In Brusco v. Miller, reprinted in the New York Law Journal on December 1, 1995, the Appellate Term unanimously reversed an Order of the Civil Court (Kibbie F. Payne, J.) that had dismissed the Owner's underlying petition. The Owner had brought a non-payment proceeding against a rent-stabilized tenant that then owed five months rent. In the Owner's rent demand, the Owner carefully enumerated the outstanding rent payable (at the rate of $850 per month for the specific five-month period.) In addition, the Owner set forth in its demand specific amounts for legal fees and late charges, which were then included within the aggregate sum that was stated in the Three-Day Rent Demand.

The Civil Court granted the tenant's motion to dismiss, finding that the Rent Demand was rendered "fatally defective" by virtue of the Owner having included reference to both the attorney's fees and the late charges.

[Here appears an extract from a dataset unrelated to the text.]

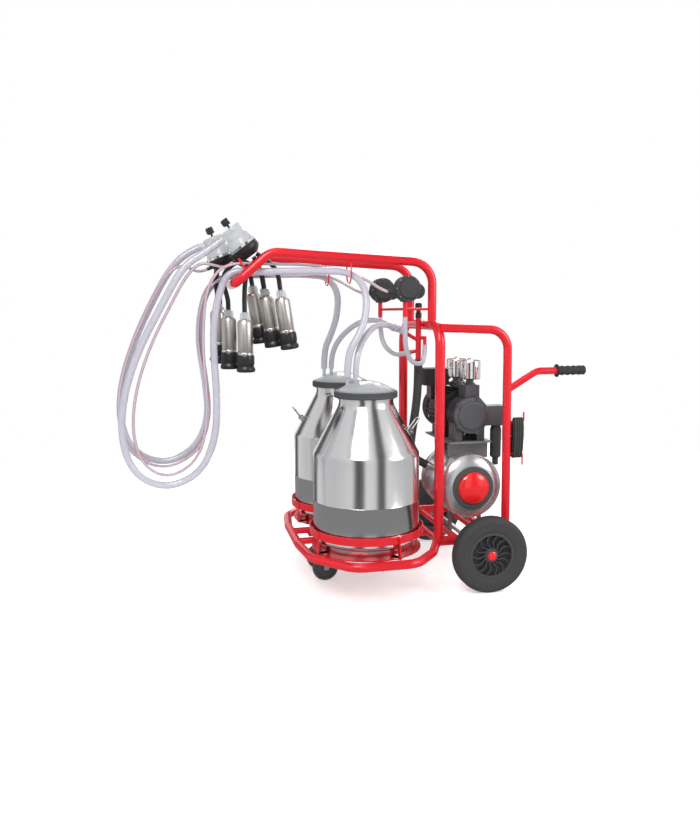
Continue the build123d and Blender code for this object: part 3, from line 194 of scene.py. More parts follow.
class Look(Enum):
    """Every finish on the machine."""
    RED = Finish("red_paint", "red_paint", (0.62, 0.008, 0.012), 0.22, coat=0.7, bump=0.03, scale=60)
    STEEL = Finish("polished_steel", "stainless", (0.64, 0.64, 0.65), 0.17, 1.0, vary=0.03, wear=0.10,
                   scale=8, stretch=(14, 14, 0.6))
    SHELL = Finish("brushed_shell", "stainless", (0.60, 0.585, 0.55), 0.36, 1.0, wear=0.12, scale=20,
                   stretch=(3, 3, 30))
    CHROME = Finish("chrome", "chrome", (0.83, 0.83, 0.84), 0.07, 1.0, vary=0.01, wear=0.02)
    ZINC = Finish("zinc", "zinc_steel", (0.55, 0.56, 0.58), 0.32, 1.0, wear=0.12)
    TANK = Finish("tank_silver", "tank_paint", (0.52, 0.53, 0.55), 0.26, 0.75, coat=0.3, vary=0.05, scale=40)
    BRACKET = Finish("bracket_grey", "bracket_steel", (0.20, 0.205, 0.21), 0.45, 0.3)
    SEAL = Finish("seal_rubber", "seal_rubber", (0.045, 0.047, 0.05), 0.50, bump=0.05, scale=120)
    CAP_RED = Finish("cap_red", "red_plastic", (0.66, 0.012, 0.015), 0.16, coat=0.5)
    TYRE = Finish("tyre_rubber", "tyre_rubber", (0.018, 0.018, 0.019), 0.62, bump=0.12, scale=180)
    HUB = Finish("hub_plastic", "hub_plastic", (0.026, 0.027, 0.029), 0.42, bump=0.05, scale=140)
    CASTER = Finish("caster_rubber", "caster_rubber", (0.03, 0.03, 0.03), 0.55)
    MOTOR = Finish("motor_black", "motor_paint", (0.018, 0.018, 0.02), 0.38, coat=0.1)
    IRON = Finish("cast_iron", "cast_iron", (0.055, 0.057, 0.062), 0.48, 0.35, bump=0.35, scale=220)
    BRIGHT = Finish("bright_steel", "bright_steel", (0.6, 0.6, 0.6), 0.25, 1.0)
    PIPE_RUBBER = Finish("silencer_rubber", "silencer_rubber", (0.025, 0.025, 0.027), 0.5)
    PLASTIC = Finish("black_plastic", "black_plastic", (0.02, 0.021, 0.023), 0.40, bump=0.05, scale=160)
    GRIP = Finish("grip_rubber", "grip_rubber", (0.02, 0.02, 0.021), 0.55, bump=0.08, scale=160)
    CUP_RUBBER = Finish("cup_rubber", "claw_rubber", (0.014, 0.014, 0.015), 0.36, scale=90)
    VALVE = Finish("valve_plastic", "valve_plastic", (0.015, 0.015, 0.016), 0.20, coat=0.3)
    LID = Finish("clear_lid", "clear_plastic", (0.58, 0.61, 0.63), 0.06, alpha=0.46, vary=0.01, wear=0.02)
    BOWL = Finish("clear_bowl", "clear_plastic", (0.55, 0.57, 0.60), 0.05, alpha=0.50, vary=0.01, wear=0.02)
    HOSE = Finish("milk_hose", "clear_hose", (0.47, 0.46, 0.53), 0.14, coat=0.4, alpha=0.78, vary=0.03, scale=10)
    STRIPE = Finish("red_stripe", "clear_hose", (0.66, 0.012, 0.035), 0.25, vary=0.02)
    BLACK_HOSE = Finish("black_hose", "black_hose", (0.02, 0.02, 0.022), 0.42)
    LEAD = Finish("lead_rubber", "lead_rubber", (0.018, 0.018, 0.019), 0.48)
    LABEL = Finish("plain_label", "stainless", (0.80, 0.80, 0.81), 0.42, vary=0.01)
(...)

On appeal, the Appellate Term noted that modern pleading practice mandate that both the threshold notices and the pleadings in summary proceedings be liberally construed. The Court noted that the purpose of the liberal pleading practice is to have cases disposed of on the merits, rather tan being embroiled in protracted and unnecessary procedural disputes.

The appellate court found that the rent demand and petition met the requirements of law; that is, the tenant was given clear, concise and actual notice of the amount due and the period that the claim pertained to; that additional "ancillary charges" for attorneys' fees and late fees were also itemized in the rent demand did not, in the Appellate Term's view, represent a demand for illegal rent in excess of the rent stabilized maximum. To the contrary, the Court found that reference to the ancillary charges "permissibly gives notice of landlord's additional claim for contractual damages provided for in the parties' lease." The Court also found that such ancillary charges were a "proper subject of recovery in the summary proceeding." One caveat noted by the Court, such ancillary charges are limited to being the predicate for a money judgment in the case of the regulated tenancy; as opposed to a possessory judgment.

As a result, the Court found that the Owner's rent demand was sufficient, such that the petition was reinstated and the matter remanded to the Civil Court for further proceedings.

The Appellate Term, in a pointed footnote, offered cautionary words to property owners and legal practitioners. The Appellate Term stated that: "To avoid any possibility of confusion or prejudice, a claim for rent should be segregated from landlord's other charges and separately totaled."

Prudent owners should re-visit their leases to determine if they have an appropriate legal fees and/or late charge clause. Assuming that such provisions are present, and the rent demand is properly drafted in accordance with the Appellate Term's cautionary words, Owners should no longer be hesitant to demand the costs that they have incurred as a result of the tenant's default or the late fees that may be imposed as a binding contractual obligation under the lease.